See story click here.

Buying the building for $9.8 million was “ludicrous” according to one local realtor. “Just compensation is the fair market value of the property, which, in 2006, they established at $4.442 million. They did not recognize that 2006 property values were at their peak of the real estate bubble and failed to adjust them downward in 2010 when they reached the agreement.”


In addition, the agreement stipulated that the Justman family had to vacate the building by Dec 31, 2010.

But the investigation found that the company remains in the building to this day.

Further, the agreement called for a monthly rent payment of $11,755 from the time the document was signed in Feb. 2010 to the vacate date of Dec. 2010 with a clause that the Commission could raise the rent to $15,637 in Jan. 2011.

But checks written to the City of Commerce, obtained by HMG-CN via the Freedom of Information Act, show that the Justmans’ rent has not increased since 2010 even though the City had stipulated twice the rent would be raised.




2015 Justman rent2


The initial agreement contained a clause that if the Justmans did not move out by Dec 31, 2010, the City could raise the rent.

But the City did not raise the rent.

A second stipulation was drafted extending the move out date to Jun. 30, 2011, once again stating that the City could raise the rent to $15,637 July 1, 2011.

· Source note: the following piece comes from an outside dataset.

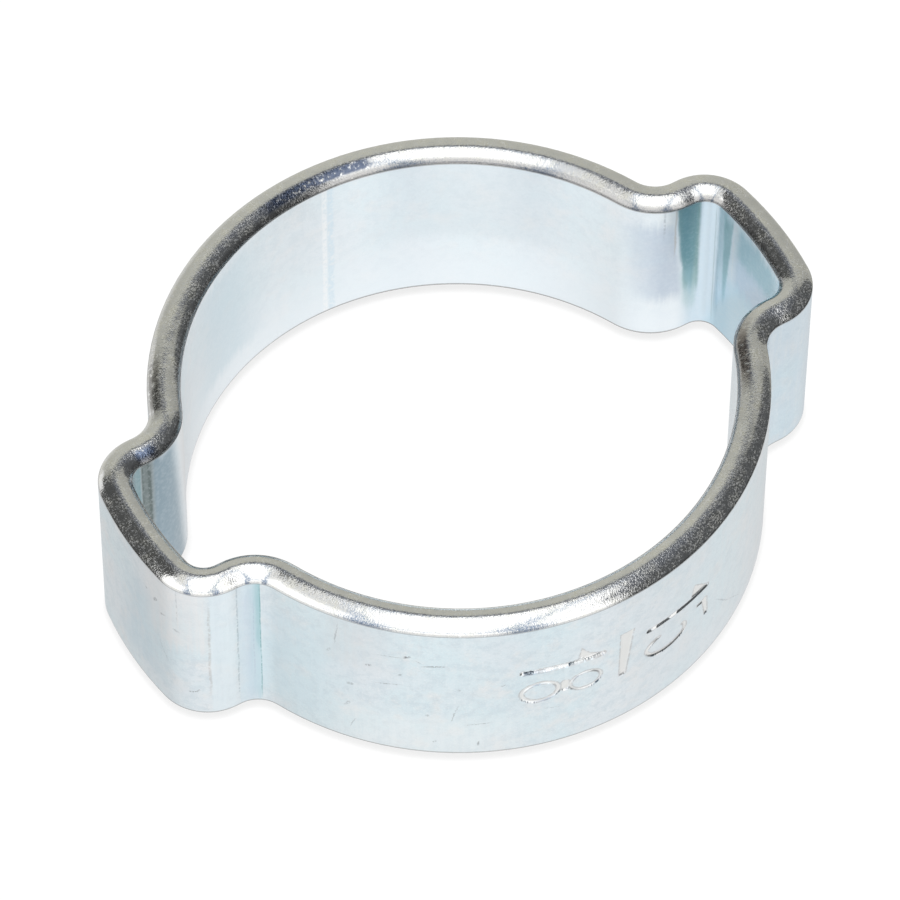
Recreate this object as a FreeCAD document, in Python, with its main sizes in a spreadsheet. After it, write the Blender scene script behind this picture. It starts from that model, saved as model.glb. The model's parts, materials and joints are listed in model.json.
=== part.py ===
# Ear hose clamp: one band of zinc-plated steel, a ring with a hollow ear on each side.
# The ears are pinched flat with pincers to close the ring on a hose.
#
# Frame, in millimetres: +Z is up, along the hose. The origin is on the hose's axis, level with
# the band's lower edge. The ears point along +X and -X.
import FreeCAD, Part
import os
from math import atan2, cos, pi, sin, sqrt

import Sketcher

NODE = "clamp_band"

# Driving sizes in millimetres. Each is set by itself, and every sketch reads it from the sheet.
SIZES = {
    "bore": 18.0,           # open inner diameter, the large end of the range that the clamp closes over
    "thickness": 1.1,       # of the band
    "band_width": 7.2,      # along the hose, over both crowned edges
    "edge_crown": 0.34,     # how far each rounded edge stands out past the flat walls
    "ear_height": 2.25,     # how far an ear stands out from the ring
    "ear_opening": 4.6,     # clear gap between the two legs of an ear
    "foot_bend": 1.05,      # inside radius of the bend from the ring into a leg
    "shoulder_bend": 0.7,   # inside radius of the bend from a leg into the ear's crown
}

# The same sizes as expressions. All of them run on the middle of the band's thickness.
HALF_WALL = "Sizes.thickness / 2"
RING_RADIUS = "Sizes.bore / 2 + " + HALF_WALL
EAR_RADIUS = RING_RADIUS + " + Sizes.ear_height"
LEG_OFFSET = "Sizes.ear_opening / 2 + " + HALF_WALL
FOOT_RADIUS = "Sizes.foot_bend + " + HALF_WALL
SHOULDER_RADIUS = "Sizes.shoulder_bend + " + HALF_WALL
EDGE_RADIUS = "(Sizes.thickness ^ 2 / 4 + Sizes.edge_crown ^ 2) / (2 * Sizes.edge_crown)"

# What the sketcher calls its own axes, the point where they cross, and the points of a curve
AXIS_Y, AXIS_X = range(-2, 0)
ORIGIN = (-1, 1)
START, END, CENTRE = range(1, 4)


def make_sheet(doc):
    """A spreadsheet with one named cell for each driving size."""
    sheet = doc.addObject("Spreadsheet::Sheet", "Sizes")
    for row, (name, value) in enumerate(SIZES.items(), start=1):
        sheet.set("A%d" % row, name)
        sheet.set("B%d" % row, str(value))
        sheet.setAlias("B%d" % row, name)
    doc.recompute()
    return sheet


def origin_plane(body, role):
    return next(feature for feature in body.Origin.OriginFeatures if feature.Role == role)


def add_sketch(body, name, role):
    sketch = body.newObject("Sketcher::SketchObject", name)
    sketch.AttachmentSupport = (origin_plane(body, role), [""])
    sketch.MapMode = "FlatFace"
    return sketch


def add_size(sketch, name, expression, kind, *where):
    """A named dimension of the sketch that follows an expression on the sheet."""
    value = sketch.evalExpression(expression)
    index = sketch.addConstraint(Sketcher.Constraint(kind, *where, value))
    sketch.renameConstraint(index, name)
    sketch.setExpression("Constraints." + name, expression)


def arc(centre, radius, first, last):
    circle = Part.Circle(FreeCAD.Vector(*centre, 0), FreeCAD.Vector(0, 0, 1), radius)
    return Part.ArcOfCircle(circle, first, last)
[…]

The Justmans claimed “because of the price of regular business activities and other unavoidable delays encountered, the Justmans requested the Commission extend the date of possession to June 30, 2011, 16 months after the initial agreement.

The Commission agreed but added the clause “the Justmans acknowledge and agree that the Commission is entitled to possession on July 1, 2011 without any further notice or process.

Once again, the City did not raise the rent.

Further, the company remains in the building to this day, costing Commerce taxpayers and the City over $232,920.

($15,637-$11,755 = $3,882 multiplied by 60 months (Jan. 2011-Jan 2016) = $232,920.)


The original 2006 eminent domain agreement was part of the proposed Telegraph Corridor Urban Entertainment Center, which would have built a pedestrian-friendly retail and entertainment district between the Citadel Outlet Mall and the Commerce Casino.

The goal of the project was to bring more revenue and jobs to Commerce, while removing urban blight and revitalizing the Telegraph Road area.

Just one month after the Commission adopted a resolution to acquire the Justman building, the city made the original payment of more than $4.4 million.

After three years of legal back and forth, the city would eventually pay a total of $9.8 million for the property.

In all that time, the Telegraph Corridor project discussions have remained in closed session City Council meetings, keeping the now nine year old “project” strictly out of the public eye.


When contacted by HMG-CN, a real estate consultant who chose to remain anonymous slammed the city by saying, “the Commission failed to condition their eminent domain action on confirmation that the proposed [Telegraph Corridor] project was still viable four years after they started.” The consultant added, “A bigger concern is that the city has failed to evict the Justmans, who now have a reasonable case against the city for adverse possession.”

An adverse possession claim can allow a company to seize ownership of a building or property if certain conditions are met. Most importantly, an adverse possession claim in California depends on at least five years of residency and proof that the residents have paid taxes on the property.

The theory of adverse possession is that by not disputing the use of the City’s property through a lawsuit, the City, as the actual owner, have abandoned their rights to the property.

Adverse possession can give the Justmans the right to take the building back from the City.

Per the eminent domain agreement, the city gained ownership of the building in July 2011, but the Justman Company remains in residence at the site today, five years later.